— START OF Exercise input —
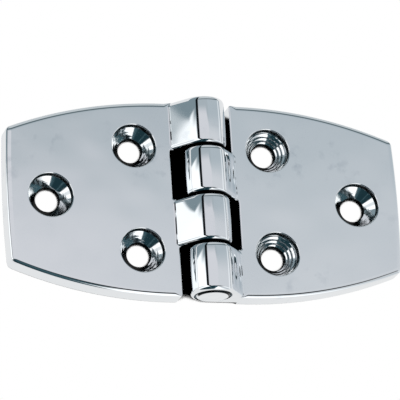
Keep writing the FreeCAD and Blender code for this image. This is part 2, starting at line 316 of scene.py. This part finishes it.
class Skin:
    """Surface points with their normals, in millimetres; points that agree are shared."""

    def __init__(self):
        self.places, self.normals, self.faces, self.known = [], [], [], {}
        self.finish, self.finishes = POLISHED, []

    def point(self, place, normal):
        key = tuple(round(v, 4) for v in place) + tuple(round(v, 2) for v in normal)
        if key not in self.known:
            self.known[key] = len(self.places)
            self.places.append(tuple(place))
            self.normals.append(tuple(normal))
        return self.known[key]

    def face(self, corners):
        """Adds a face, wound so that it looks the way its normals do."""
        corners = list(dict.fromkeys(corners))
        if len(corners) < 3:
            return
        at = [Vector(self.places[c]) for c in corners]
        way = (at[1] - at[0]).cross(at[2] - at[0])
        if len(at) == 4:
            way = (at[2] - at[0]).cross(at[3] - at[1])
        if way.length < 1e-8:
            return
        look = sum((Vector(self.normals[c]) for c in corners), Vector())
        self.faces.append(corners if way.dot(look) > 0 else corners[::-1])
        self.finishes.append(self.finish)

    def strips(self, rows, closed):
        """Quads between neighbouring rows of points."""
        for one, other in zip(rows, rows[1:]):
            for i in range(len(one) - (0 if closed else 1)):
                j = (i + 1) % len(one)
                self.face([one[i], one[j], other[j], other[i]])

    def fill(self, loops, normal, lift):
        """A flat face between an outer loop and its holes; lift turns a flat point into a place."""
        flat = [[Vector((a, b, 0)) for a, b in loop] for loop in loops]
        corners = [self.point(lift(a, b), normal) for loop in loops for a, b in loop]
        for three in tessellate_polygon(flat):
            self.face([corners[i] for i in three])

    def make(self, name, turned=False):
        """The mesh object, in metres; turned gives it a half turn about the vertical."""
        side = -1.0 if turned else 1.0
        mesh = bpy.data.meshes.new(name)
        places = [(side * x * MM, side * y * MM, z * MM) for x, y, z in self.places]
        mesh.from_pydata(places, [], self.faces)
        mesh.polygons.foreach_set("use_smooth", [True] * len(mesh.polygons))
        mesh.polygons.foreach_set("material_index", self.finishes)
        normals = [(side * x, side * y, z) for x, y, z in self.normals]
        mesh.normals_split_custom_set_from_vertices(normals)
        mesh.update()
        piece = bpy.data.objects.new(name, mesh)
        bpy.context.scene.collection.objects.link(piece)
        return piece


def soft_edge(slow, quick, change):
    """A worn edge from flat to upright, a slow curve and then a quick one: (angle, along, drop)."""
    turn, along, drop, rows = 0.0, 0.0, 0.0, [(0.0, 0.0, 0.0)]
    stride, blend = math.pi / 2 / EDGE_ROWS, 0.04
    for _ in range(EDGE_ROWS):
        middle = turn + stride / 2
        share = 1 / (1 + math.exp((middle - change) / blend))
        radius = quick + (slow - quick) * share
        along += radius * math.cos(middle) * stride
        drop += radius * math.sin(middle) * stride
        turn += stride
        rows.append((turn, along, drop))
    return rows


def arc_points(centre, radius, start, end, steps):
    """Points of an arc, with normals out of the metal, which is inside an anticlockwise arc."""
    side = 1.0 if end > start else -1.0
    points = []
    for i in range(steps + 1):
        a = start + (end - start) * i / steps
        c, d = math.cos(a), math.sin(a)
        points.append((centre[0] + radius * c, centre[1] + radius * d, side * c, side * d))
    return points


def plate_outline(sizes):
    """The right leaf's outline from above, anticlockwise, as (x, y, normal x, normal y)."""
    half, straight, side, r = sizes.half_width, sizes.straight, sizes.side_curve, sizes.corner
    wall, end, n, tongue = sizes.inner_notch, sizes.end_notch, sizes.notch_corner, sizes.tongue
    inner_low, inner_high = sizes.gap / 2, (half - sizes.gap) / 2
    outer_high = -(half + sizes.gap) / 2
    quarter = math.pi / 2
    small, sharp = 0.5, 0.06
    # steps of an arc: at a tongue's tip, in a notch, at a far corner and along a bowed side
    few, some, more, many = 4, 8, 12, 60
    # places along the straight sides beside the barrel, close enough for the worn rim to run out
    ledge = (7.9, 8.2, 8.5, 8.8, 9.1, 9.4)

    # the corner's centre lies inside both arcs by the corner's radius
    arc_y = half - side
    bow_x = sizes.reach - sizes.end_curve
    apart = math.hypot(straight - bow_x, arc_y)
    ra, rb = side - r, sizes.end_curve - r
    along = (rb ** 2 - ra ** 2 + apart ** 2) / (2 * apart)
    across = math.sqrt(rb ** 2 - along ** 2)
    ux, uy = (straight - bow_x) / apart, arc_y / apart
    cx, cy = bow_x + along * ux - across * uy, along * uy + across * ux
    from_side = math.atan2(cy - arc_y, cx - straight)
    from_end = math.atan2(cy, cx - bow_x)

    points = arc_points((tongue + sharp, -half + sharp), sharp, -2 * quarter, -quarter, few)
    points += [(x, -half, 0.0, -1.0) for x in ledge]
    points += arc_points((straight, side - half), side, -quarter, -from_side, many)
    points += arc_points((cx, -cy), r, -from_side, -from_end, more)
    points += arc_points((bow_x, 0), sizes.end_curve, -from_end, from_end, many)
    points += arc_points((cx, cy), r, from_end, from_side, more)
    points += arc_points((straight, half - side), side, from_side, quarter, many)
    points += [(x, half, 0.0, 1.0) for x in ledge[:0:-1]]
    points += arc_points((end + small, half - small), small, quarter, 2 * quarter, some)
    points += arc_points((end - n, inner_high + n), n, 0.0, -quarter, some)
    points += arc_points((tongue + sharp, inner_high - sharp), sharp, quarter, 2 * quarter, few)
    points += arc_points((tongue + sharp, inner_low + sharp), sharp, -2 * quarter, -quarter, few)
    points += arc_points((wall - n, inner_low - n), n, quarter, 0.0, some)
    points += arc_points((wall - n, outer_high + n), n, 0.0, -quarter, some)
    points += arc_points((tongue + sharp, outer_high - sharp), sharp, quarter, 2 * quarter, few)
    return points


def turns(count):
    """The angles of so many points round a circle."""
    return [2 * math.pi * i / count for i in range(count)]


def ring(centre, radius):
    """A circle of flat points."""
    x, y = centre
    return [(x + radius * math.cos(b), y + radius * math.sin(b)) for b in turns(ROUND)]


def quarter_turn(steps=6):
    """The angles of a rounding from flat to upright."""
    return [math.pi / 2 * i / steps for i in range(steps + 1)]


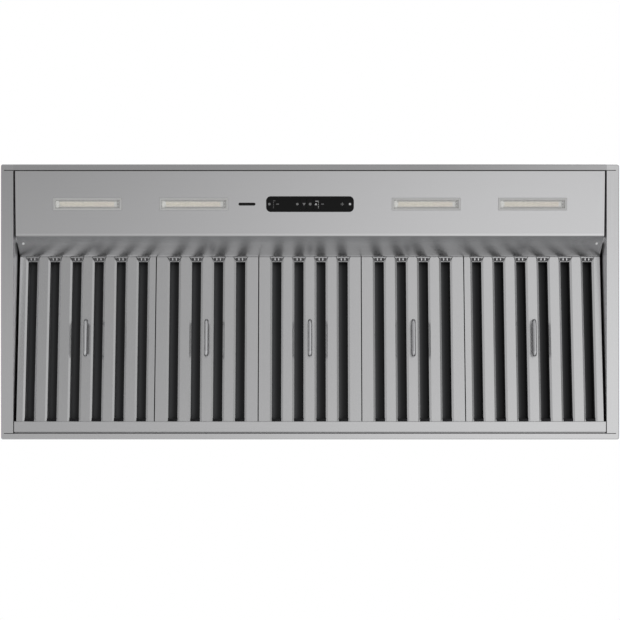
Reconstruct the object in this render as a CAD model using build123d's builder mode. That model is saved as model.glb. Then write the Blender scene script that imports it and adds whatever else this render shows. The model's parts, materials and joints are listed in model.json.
— END OF Exercise input —
From the records above, extract everything verbatim.

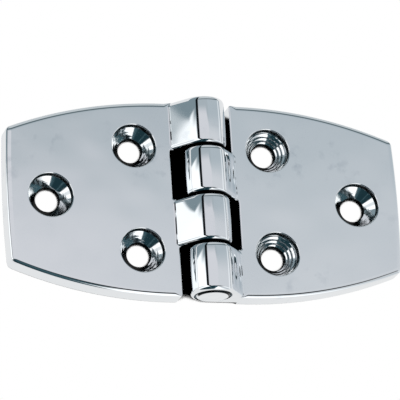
Keep writing the FreeCAD and Blender code for this image. This is part 2, starting at line 316 of scene.py. This part finishes it.
class Skin:
    """Surface points with their normals, in millimetres; points that agree are shared."""

    def __init__(self):
        self.places, self.normals, self.faces, self.known = [], [], [], {}
        self.finish, self.finishes = POLISHED, []

    def point(self, place, normal):
        key = tuple(round(v, 4) for v in place) + tuple(round(v, 2) for v in normal)
        if key not in self.known:
            self.known[key] = len(self.places)
            self.places.append(tuple(place))
            self.normals.append(tuple(normal))
        return self.known[key]

    def face(self, corners):
        """Adds a face, wound so that it looks the way its normals do."""
        corners = list(dict.fromkeys(corners))
        if len(corners) < 3:
            return
        at = [Vector(self.places[c]) for c in corners]
        way = (at[1] - at[0]).cross(at[2] - at[0])
        if len(at) == 4:
            way = (at[2] - at[0]).cross(at[3] - at[1])
        if way.length < 1e-8:
            return
        look = sum((Vector(self.normals[c]) for c in corners), Vector())
        self.faces.append(corners if way.dot(look) > 0 else corners[::-1])
        self.finishes.append(self.finish)

    def strips(self, rows, closed):
        """Quads between neighbouring rows of points."""
        for one, other in zip(rows, rows[1:]):
            for i in range(len(one) - (0 if closed else 1)):
                j = (i + 1) % len(one)
                self.face([one[i], one[j], other[j], other[i]])

    def fill(self, loops, normal, lift):
        """A flat face between an outer loop and its holes; lift turns a flat point into a place."""
        flat = [[Vector((a, b, 0)) for a, b in loop] for loop in loops]
        corners = [self.point(lift(a, b), normal) for loop in loops for a, b in loop]
        for three in tessellate_polygon(flat):
            self.face([corners[i] for i in three])

    def make(self, name, turned=False):
        """The mesh object, in metres; turned gives it a half turn about the vertical."""
        side = -1.0 if turned else 1.0
        mesh = bpy.data.meshes.new(name)
        places = [(side * x * MM, side * y * MM, z * MM) for x, y, z in self.places]
        mesh.from_pydata(places, [], self.faces)
        mesh.polygons.foreach_set("use_smooth", [True] * len(mesh.polygons))
        mesh.polygons.foreach_set("material_index", self.finishes)
        normals = [(side * x, side * y, z) for x, y, z in self.normals]
        mesh.normals_split_custom_set_from_vertices(normals)
        mesh.update()
        piece = bpy.data.objects.new(name, mesh)
        bpy.context.scene.collection.objects.link(piece)
        return piece


def soft_edge(slow, quick, change):
    """A worn edge from flat to upright, a slow curve and then a quick one: (angle, along, drop)."""
    turn, along, drop, rows = 0.0, 0.0, 0.0, [(0.0, 0.0, 0.0)]
    stride, blend = math.pi / 2 / EDGE_ROWS, 0.04
    for _ in range(EDGE_ROWS):
        middle = turn + stride / 2
        share = 1 / (1 + math.exp((middle - change) / blend))
        radius = quick + (slow - quick) * share
        along += radius * math.cos(middle) * stride
        drop += radius * math.sin(middle) * stride
        turn += stride
        rows.append((turn, along, drop))
    return rows


def arc_points(centre, radius, start, end, steps):
    """Points of an arc, with normals out of the metal, which is inside an anticlockwise arc."""
    side = 1.0 if end > start else -1.0
    points = []
    for i in range(steps + 1):
        a = start + (end - start) * i / steps
        c, d = math.cos(a), math.sin(a)
        points.append((centre[0] + radius * c, centre[1] + radius * d, side * c, side * d))
    return points


def plate_outline(sizes):
    """The right leaf's outline from above, anticlockwise, as (x, y, normal x, normal y)."""
    half, straight, side, r = sizes.half_width, sizes.straight, sizes.side_curve, sizes.corner
    wall, end, n, tongue = sizes.inner_notch, sizes.end_notch, sizes.notch_corner, sizes.tongue
    inner_low, inner_high = sizes.gap / 2, (half - sizes.gap) / 2
    outer_high = -(half + sizes.gap) / 2
    quarter = math.pi / 2
    small, sharp = 0.5, 0.06
    # steps of an arc: at a tongue's tip, in a notch, at a far corner and along a bowed side
    few, some, more, many = 4, 8, 12, 60
    # places along the straight sides beside the barrel, close enough for the worn rim to run out
    ledge = (7.9, 8.2, 8.5, 8.8, 9.1, 9.4)

    # the corner's centre lies inside both arcs by the corner's radius
    arc_y = half - side
    bow_x = sizes.reach - sizes.end_curve
    apart = math.hypot(straight - bow_x, arc_y)
    ra, rb = side - r, sizes.end_curve - r
    along = (rb ** 2 - ra ** 2 + apart ** 2) / (2 * apart)
    across = math.sqrt(rb ** 2 - along ** 2)
    ux, uy = (straight - bow_x) / apart, arc_y / apart
    cx, cy = bow_x + along * ux - across * uy, along * uy + across * ux
    from_side = math.atan2(cy - arc_y, cx - straight)
    from_end = math.atan2(cy, cx - bow_x)

    points = arc_points((tongue + sharp, -half + sharp), sharp, -2 * quarter, -quarter, few)
    points += [(x, -half, 0.0, -1.0) for x in ledge]
    points += arc_points((straight, side - half), side, -quarter, -from_side, many)
    points += arc_points((cx, -cy), r, -from_side, -from_end, more)
    points += arc_points((bow_x, 0), sizes.end_curve, -from_end, from_end, many)
    points += arc_points((cx, cy), r, from_end, from_side, more)
    points += arc_points((straight, half - side), side, from_side, quarter, many)
    points += [(x, half, 0.0, 1.0) for x in ledge[:0:-1]]
    points += arc_points((end + small, half - small), small, quarter, 2 * quarter, some)
    points += arc_points((end - n, inner_high + n), n, 0.0, -quarter, some)
    points += arc_points((tongue + sharp, inner_high - sharp), sharp, quarter, 2 * quarter, few)
    points += arc_points((tongue + sharp, inner_low + sharp), sharp, -2 * quarter, -quarter, few)
    points += arc_points((wall - n, inner_low - n), n, quarter, 0.0, some)
    points += arc_points((wall - n, outer_high + n), n, 0.0, -quarter, some)
    points += arc_points((tongue + sharp, outer_high - sharp), sharp, quarter, 2 * quarter, few)
    return points


def turns(count):
    """The angles of so many points round a circle."""
    return [2 * math.pi * i / count for i in range(count)]


def ring(centre, radius):
    """A circle of flat points."""
    x, y = centre
    return [(x + radius * math.cos(b), y + radius * math.sin(b)) for b in turns(ROUND)]


def quarter_turn(steps=6):
    """The angles of a rounding from flat to upright."""
    return [math.pi / 2 * i / steps for i in range(steps + 1)]


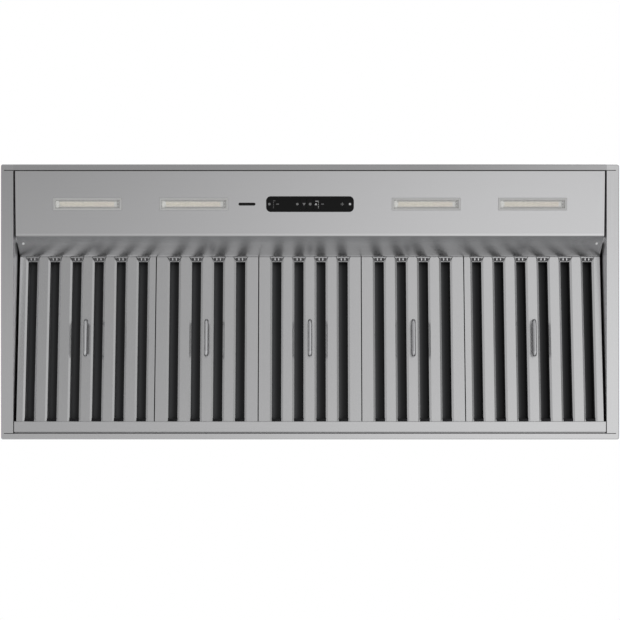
Reconstruct the object in this render as a CAD model using build123d's builder mode. That model is saved as model.glb. Then write the Blender scene script that imports it and adds whatever else this render shows. The model's parts, materials and joints are listed in model.json.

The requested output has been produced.